Novel genomic techniques help researchers develop better crops with precision and speed

Today’s greatest challenges in agriculture require growers to do more with less. There is a greater demand for efficiency and sustainability while producing the same delicious products that consumers love and by using Novel Genomic Techniques (NGTs), researchers can do that.

″It’s important to understand what NGTs are, because they’re different than conventional breeding in speed and process, but different from bioengineering,″ said Eleni Bachlava, Syngenta Vegetable Seeds. ″Each breeding technique needs to be matched to the demands of growers and consumers around the world, and that means understanding what these options are.″

NGTs allow Syngenta researchers to take the principles of traditional breeding techniques by selecting the desirable characteristics like resistance to pests, taste and yield potential, and cross them into modern plants on a much shorter timeline.

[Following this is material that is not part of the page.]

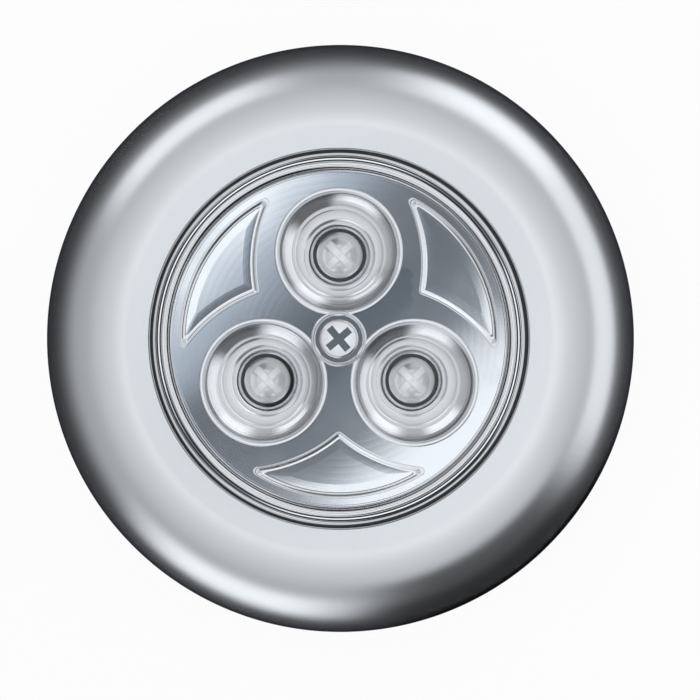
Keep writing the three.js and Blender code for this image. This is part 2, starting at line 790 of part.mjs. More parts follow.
// Draws a side that bends into the fin, from one corner to the next
function sideArc(shape, from, to) {
  const middle = from.clone().add(to).multiplyScalar(0.5);
  const half = from.distanceTo(to) / 2;
  const side = Math.max(FIN_SIDE_RADIUS, half);
  const across = to.clone().sub(from).normalize();
  const outward = new THREE.Vector2(across.y, -across.x);
  const centre = middle.addScaledVector(outward, Math.sqrt(side ** 2 - half ** 2));
  const start = Math.atan2(from.y - centre.y, from.x - centre.x);
  const end = Math.atan2(to.y - centre.y, to.x - centre.x);
  shape.absarc(centre.x, centre.y, side, start, end, true);
}

// Reflector: a face with a skirt and rim, three stepped cups, three sunk fins and the screw's column
function reflector() {
  const faceBack = faceHeight - FACE_THICKNESS;
  const dish = turned([
    [0, faceBack],
    [skirtInside, faceBack],
    [skirtInside, carrierTop],
    [coverRadius, carrierTop],
    [coverRadius, coverBottom],
    [coverRadius - RIM_WIDTH, coverBottom],
    [coverRadius - RIM_WIDTH, faceHeight],
    [0, faceHeight],
  ]);
  const holeRadius = LED_DIAMETER / 2 + CUP_HOLE_GAP;
  const cupFloor = faceHeight - CUP_DEPTH;
  const backRadius = CUP_RADIUS + CUP_WALL;
  const backDepth = CUP_DEPTH + CUP_WALL;
  const back = cupBackRadiusShares
    .map((share, i) => [share * backRadius, faceHeight - cupBackDepthShares[i] * backDepth])
    .reverse();
  const cupBody = turned([[0, back[0][1]], ...back, [0, back.at(-1)[1]]], MEDIUM_SEGMENTS);
  const lip = pipe(
    CUP_RADIUS + LIP_WIDTH,
    CUP_RADIUS - OVERRUN,
    faceBack,
    faceHeight + LIP_HEIGHT,
    MEDIUM_SEGMENTS,
  );
  const steps = cupRadiusShares
    .map((share, i) => [share * CUP_RADIUS, faceHeight - cupDepthShares[i] * CUP_DEPTH])
    .reverse();
  const hole = [[0, cupFloor - CUP_WALL - OVERRUN], [holeRadius, cupFloor - CUP_WALL - OVERRUN]];
  const cupVoid = turned(
    [...hole, [holeRadius, cupFloor], ...steps, [CUP_RADIUS, coverTop], [0, coverTop]],
    MEDIUM_SEGMENTS,
  );
  const atCups = (piece) => ledPlaces.map(([x, y]) => moved(piece, x, y));
  const cups = cut(joined(dish, ...atCups(cupBody), ...atCups(lip)), ...atCups(cupVoid));
  const columnTop = faceHeight + COLUMN_RISE;
  const column = disc(COLUMN_RADIUS, carrierTop + POST_HEIGHT, columnTop, MEDIUM_SEGMENTS);
  const counterbore = disc(
    CENTRE_HEAD_RADIUS + COUNTERBORE_GAP,
    columnTop - COUNTERBORE_DEPTH,
    columnTop + OVERRUN,
    MEDIUM_SEGMENTS,
  );
  const screwHole = disc(
    CENTRE_SHANK_RADIUS + RUNNING_GAP,
    carrierTop,
    columnTop,
    SMALL_SEGMENTS,
  );
  const fins = betweenLeds.map((angle) =>
    slab(finShape(angle), faceHeight - FIN_DEPTH, coverTop, SMALL_SEGMENTS),
  );
  return cut(joined(cups, column), counterbore, screwHole, ...fins);
}

function wire(points) {
  const curve = new THREE.CatmullRomCurve3(points.map((p) => new THREE.Vector3(...p)), false, 'centripetal');
  return tube(curve, WIRE_RADIUS, WIRE_SIDES, WIRE_STEPS);
}

// Wire routes, in the tray's corners, channels and risers
const wireStart = contactFace - WIRE_INSET;
const redRoute = [
  [12.8, wireStart, WIRE_LEVEL],
  [14.6, wireStart - WIRE_DIP, WIRE_LEVEL],
  [15.4, wireStart - WIRE_BEND, WIRE_LEVEL],
  [15.5, 15, WIRE_LEVEL],
  [15.7, 8, WIRE_LEVEL],
  [17.4, 4.6, WIRE_LEVEL],
  [20, 2.4, WIRE_LEVEL],
  [22.2, 2, WIRE_LEVEL],
];
const blackRoute = [
  [-12.8, -wireStart, WIRE_LEVEL],
  [-14.6, WIRE_DIP - wireStart, WIRE_LEVEL],
  [-15.4, WIRE_BEND - wireStart, WIRE_LEVEL],
  [-15.5, -14, WIRE_LEVEL],
  [-15.7, -6, WIRE_LEVEL],
  [-17.6, -2, WIRE_LEVEL],
  [-19.3, 0, 4.6],
  [-19.6, 0, 6.6],
  [-19.6, 0, 10.4],
  [-18.8, 0, 12],
  [-17, 0, 12.4],
  [-15.7, 0, 12.8],
  [-LEAD_X, 0, trayTop - WIRE_TOP_DROP],
];
const switchRoute = [
  [22.2, -2, WIRE_LEVEL],
  [20.4, -3.6, WIRE_LEVEL],
  [18.8, -4.8, 4.3],
  [18.3, SWITCH_LEAD_Y, 6.2],
  [18.3, SWITCH_LEAD_Y, 10.6],
  [17.9, SWITCH_LEAD_Y, 12],
  [16.8, SWITCH_LEAD_Y, 12.4],
  [15.7, SWITCH_LEAD_Y, 12.8],
  [LEAD_X, SWITCH_LEAD_Y, trayTop - WIRE_TOP_DROP],
];

// A lead from the tray's top to the board, bowed so that it can flex
function lead(x, y, side) {
  const middle = (trayTop + carrierTop) / 2;
  const places = [
    [x, y, trayTop],
    [x + side * LEAD_BOW, y, middle],
    [x, y, carrierTop - WIRE_TOP_DROP],
  ];
  const curve = new THREE.CatmullRomCurve3(places.map((p) => new THREE.Vector3(...p)));
  return tube(curve, WIRE_RADIUS, WIRE_SIDES, CURL_STEPS);
}

// The assembly
const puckLight = new THREE.Group();
const base = new THREE.Group();
const lamp = new THREE.Group();
const head = new THREE.Group();
puckLight.add(base, lamp, head);

base.add(mesh('adhesive_pad', adhesivePad(), 'foam'));
base.add(mesh('base_plate', basePlate(), 'greyPlastic'));

lamp.add(mesh('housing_shell', housingShell(), 'satin'));
lamp.add(mesh('battery_tray', batteryTray(), 'whitePlastic'));

// Cells lie along Y, the middle one the other way round, each pushed against its positive contact
const cellStart = contactFace - CONTACT_GAP - CELL_LENGTH;
for (let i = 0; i < 3; i += 1) {
  const side = i === 1 ? -1 : 1;
  const x = (i - 1) * cellPitch;
  const battery = mesh(`battery_${i + 1}`, cell(), 'wrap');
  battery.position.set(x, side * cellStart, cellAxis);
  battery.rotation.x = (-side * Math.PI) / 2;
  lamp.add(battery);

  const length = contactFace + cellStart - 2 * CONTACT_GAP;
  const spring = mesh(
    `contact_spring_${i + 1}`,
    coil(
      `contact_spring_${i + 1}`,
      CONTACT_SPRING_WIDE,
      CONTACT_SPRING_NARROW,
      length,
      CONTACT_SPRING_WIRE,
      CONTACT_SPRING_CURLS,
    ),
    'steel',
  );
  spring.position.set(x, -side * (contactFace - CONTACT_GAP), cellAxis);
  spring.rotation.x = (-side * Math.PI) / 2;
  lamp.add(spring);
}

const innerEdge = CONTACT_WIDTH / 2;
const farEdge = cellPitch - CONTACT_WIDTH / 2;
lamp.add(mesh('bridge_contact_1', contactPlate(-contactEdge, innerEdge, 1), 'brass'));
lamp.add(mesh('bridge_contact_2', contactPlate(-innerEdge, contactEdge, -1), 'brass'));
lamp.add(mesh('positive_terminal', contactPlate(farEdge, contactEdge, 1, 1), 'brass'));
lamp.add(mesh('negative_terminal', contactPlate(-contactEdge, -farEdge, -1, -1), 'brass'));

const switchHousing = mesh('switch_body', switchBody(), 'blackPlastic');
switchHousing.position.set(switchX, 0, shelfTop);
lamp.add(switchHousing);
for (const side of [1, -1]) {
  const pin = mesh(`switch_pin_${side > 0 ? 1 : 2}`, disc(PIN_RADIUS, -PIN_LENGTH, 0, CURL_STEPS), 'steel');
  pin.position.set(switchX, side * PIN_OFFSET, shelfTop);
  lamp.add(pin);
}
const plungerFoot = shelfTop + SWITCH_HEIGHT - PLUNGER_DEPTH;
const plunger = mesh('switch_plunger', switchPlunger(carrierBottom - CONTACT_GAP - plungerFoot), 'whitePlastic');
plunger.position.set(switchX, 0, plungerFoot);
lamp.add(plunger);

bossPlaces.forEach(([x, y], i) => {
  const body = screwBody(
    { radius: SCREW_HEAD_RADIUS, height: SCREW_HEAD_HEIGHT },
    { radius: SCREW_SHANK_RADIUS, length: SCREW_GRIP + SCREW_BITE },
    { width: SLOT_WIDTH, length: SLOT_LENGTH, depth: SLOT_DEPTH, turn: 0 },
  );
  const screw = mesh(`housing_screw_${i + 1}`, body, 'steel');
  screw.position.set(x, y, headSeat);
  screw.rotation.x = Math.PI;
  lamp.add(screw);
});

lamp.add(mesh('red_wire', wire(redRoute), 'redWire'));
lamp.add(mesh('black_wire', wire(blackRoute), 'blackWire'));
lamp.add(mesh('switch_wire', wire(switchRoute), 'redWire'));

springPlaces.forEach(([x, y], i) => {
  const label = `return_spring_${i + 1}`;
  const body = coil(label, SPRING_RADIUS, SPRING_RADIUS, SPRING_LENGTH, SPRING_WIRE, SPRING_CURLS);
  const spring = mesh(label, body, 'steel');
  spring.position.set(x, y, springFloor);
  lamp.add(spring);
});
lamp.add(mesh('switch_lead', lead(LEAD_X, SWITCH_LEAD_Y, -1), 'redWire'));
lamp.add(mesh('battery_lead', lead(-LEAD_X, 0, 1), 'blackWire'));

head.add(mesh('head_carrier', headCarrier(), 'greyPlastic'));
head.add(mesh('circuit_board', circuitBoard(), 'board'));
betweenLeds.forEach((angle, i) => {
  const half = [RESISTOR_LENGTH / 2, RESISTOR_WIDTH / 2];
  const body = block(-half[0], half[0], -half[1], half[1], 0, RESISTOR_HEIGHT);
  const resistor = mesh(`resistor_${i + 1}`, body, 'blackPlastic');
  const turn = degrees(angle);
  const [x, y] = [RESISTOR_CIRCLE_RADIUS * Math.cos(turn), RESISTOR_CIRCLE_RADIUS * Math.sin(turn)];
  resistor.position.set(x, y, boardTop + CONTACT_GAP);
  resistor.rotation.z = turn + Math.PI / 2;
  head.add(resistor);
});
ledPlaces.forEach(([x, y], i) => {
  const body = mesh(`led_${i + 1}`, diode(), 'clear');
  body.position.set(x, y, boardTop);
  head.add(body);
  for (const side of [1, -1]) {
    const half = LEG_WIDTH / 2;
    const name = `${side > 0 ? 'anode' : 'cathode'}_${i + 1}`;
    const leg = mesh(name, block(-half, half, -half, half, -LEG_LENGTH, 0), 'steel');
    leg.position.set(x + side * LEG_OFFSET, y, boardTop);
    head.add(leg);
  }
});
head.add(mesh('reflector', reflector(), 'mirror'));
head.add(mesh('lens_ring', lensRing(), 'mirror'));
head.add(mesh('lens_cover', lensCover(), 'clear'));

const centreSeat = faceHeight + COLUMN_RISE - COUNTERBORE_DEPTH;
const centreShank = centreSeat - carrierTop - POST_HEIGHT + CENTRE_BITE;
const centreBody = screwBody(
  { radius: CENTRE_HEAD_RADIUS, height: CENTRE_HEAD_HEIGHT },
  { radius: CENTRE_SHANK_RADIUS, length: centreShank },
  {
    width: CENTRE_SLOT_WIDTH,
    length: CENTRE_SLOT_LENGTH,
    depth: CENTRE_SLOT_DEPTH,
    turn: CENTRE_SLOT_TURN,
  },
);
const centreScrew = mesh('center_screw', centreBody, 'steel');
centreScrew.position.set(0, 0, centreSeat);
head.add(centreScrew);

export default puckLight;
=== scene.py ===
"""A stick-on puck light, seen straight at its lens.

The housing is satin silver. Behind a clear round cover lies a mirror reflector with three diodes in
stepped cups, three sunk fins between them and a crossed screw in the middle. Shapes are drawn in
millimetres, and each piece is brought to metres when it is finished.
"""

import json
import math

import bmesh
import bpy
from mathutils import Matrix, Vector


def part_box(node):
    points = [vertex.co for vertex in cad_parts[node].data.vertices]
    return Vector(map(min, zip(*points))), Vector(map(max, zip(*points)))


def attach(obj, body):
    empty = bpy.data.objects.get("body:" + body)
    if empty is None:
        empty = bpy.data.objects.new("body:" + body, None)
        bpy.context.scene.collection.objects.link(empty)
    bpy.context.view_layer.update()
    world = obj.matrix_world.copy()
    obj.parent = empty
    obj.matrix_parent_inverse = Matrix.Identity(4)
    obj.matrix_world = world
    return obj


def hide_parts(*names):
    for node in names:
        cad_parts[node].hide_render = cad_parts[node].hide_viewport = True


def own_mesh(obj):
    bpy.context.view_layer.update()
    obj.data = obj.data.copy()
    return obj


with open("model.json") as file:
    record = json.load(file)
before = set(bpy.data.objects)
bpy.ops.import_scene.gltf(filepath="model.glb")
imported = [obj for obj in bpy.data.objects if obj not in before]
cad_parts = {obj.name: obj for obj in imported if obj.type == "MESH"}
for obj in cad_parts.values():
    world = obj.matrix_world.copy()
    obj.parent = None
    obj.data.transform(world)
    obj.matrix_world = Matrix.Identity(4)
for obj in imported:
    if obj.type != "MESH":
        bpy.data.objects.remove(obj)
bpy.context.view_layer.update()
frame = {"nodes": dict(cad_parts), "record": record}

MM = 0.001


def node_box(name):
    """The lowest and highest corners of a node, in millimetres."""
    low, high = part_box(name)
    return low / MM, high / MM


def node_middle(name):
    low, high = node_box(name)
    return (low + high) / 2


# Heights and radii that the other shapes follow
housing_low, housing_high = node_box("housing_shell")
ring_low, ring_high = node_box("lens_ring")
cover_low, cover_high = node_box("lens_cover")
base_low, base_high = node_box("base_plate")
pad_high = node_box("adhesive_pad")[1]
screw_low, screw_high = node_box("center_screw")

HOUSING_RADIUS = housing_high.x
LIP_HEIGHT = housing_high.z
SKIRT_LOW = housing_low.z
HEAD_RADIUS = ring_high.x
HEAD_FLOOR = ring_low.z
CREST_HEIGHT = ring_high.z
COVER_RADIUS = cover_high.x
COVER_BOTTOM = cover_low.z
COVER_TOP = cover_high.z
COVER_GAP = 0.4
FACE_HEIGHT = COVER_BOTTOM - COVER_GAP
LED_NAMES = ("led_1", "led_2", "led_3")
led_places = [node_middle(name) for name in LED_NAMES]
LED_FOOT = node_box("led_1")[0].z
LED_TIP = node_box("led_1")[1].z
LED_RADIUS = 2.62

# How finely round pieces are drawn
DOME_STEPS = 480
LARGE_STEPS = 240
MEDIUM_STEPS = 120
SMALL_STEPS = 48
CROWN_STEPS = 24
ROUND_STEPS = 6
EDGE_STEPS = 4
WIRE_SIDES = 5
WIRE_CURVE_STEPS = 10
MERGE_GAP = 1e-4


# Drawing helpers


def arc(centre, radius, start, end, steps):
    """Points of (radius, height) on part of a circle, its angles in degrees."""
    points = []
    for i in range(steps + 1):
        angle = math.radians(start + (end - start) * i / steps)
        points.append((centre[0] + radius * math.cos(angle), centre[1] + radius * math.sin(angle)))
    return points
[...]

In fact, it reduces the time to get a healthier crop from more than 10 years to just a few years.

How Novel Genomic Techniques Work  

CRISPR is a genome editing tool where scientists can add, remove, or alter DNA at specific locations in the genome. When this science is applied to plants, it can recreate the same process of conventional breeding when using the plant’s own biological processes and DNA. By deleting, replacing or adding genetic information into plants, researchers have a more precise and efficient way to create new products that address challenges growers may face.  

This works because every crop contains a genetic code. This code defines is properties. These properties may be helpful to the plant, like drought tolerance. On the other hand, they may also be a disadvantage to the plant, like being susceptible to a disease.  

With gene editing, scientists can identify DNA sequences that may be hurtful to a crop, like vulnerability to a particular disease, disorder, or some other defect we’d like to avoid or minimize. Then we can use this existing mechanism to repair or alter the exact location to improve the plant’s genetics.

The result is identical to what is obtained in conventional breeding, but more exact and much faster. This allows researchers to respond to challenges faster, giving growers the potential for more consistent crops every year.

Faster, More Precise Solutions

One example of how NGTs can benefit growers is products with improved resistance. As researchers with Syngenta Vegetable Seeds track new races of diseases that can destroy yield potential, new products with improved resistance can come to market faster with the use of gene editing.  

″We’re staying on top of advancements in plant breeding, including the potential of NGTs around the world,″ said Eleni Bachlava, Syngenta Vegetable Seeds. ″They have great potential, and we’ll continue to follow regulatory decisions globally to see where and if this technique can be used.″  

This type of precision gene editing can be used to create new products with improved taste, plant health, resilience to stress, and more. NGTs could also help create a more sustainable food production system for both growers and consumers.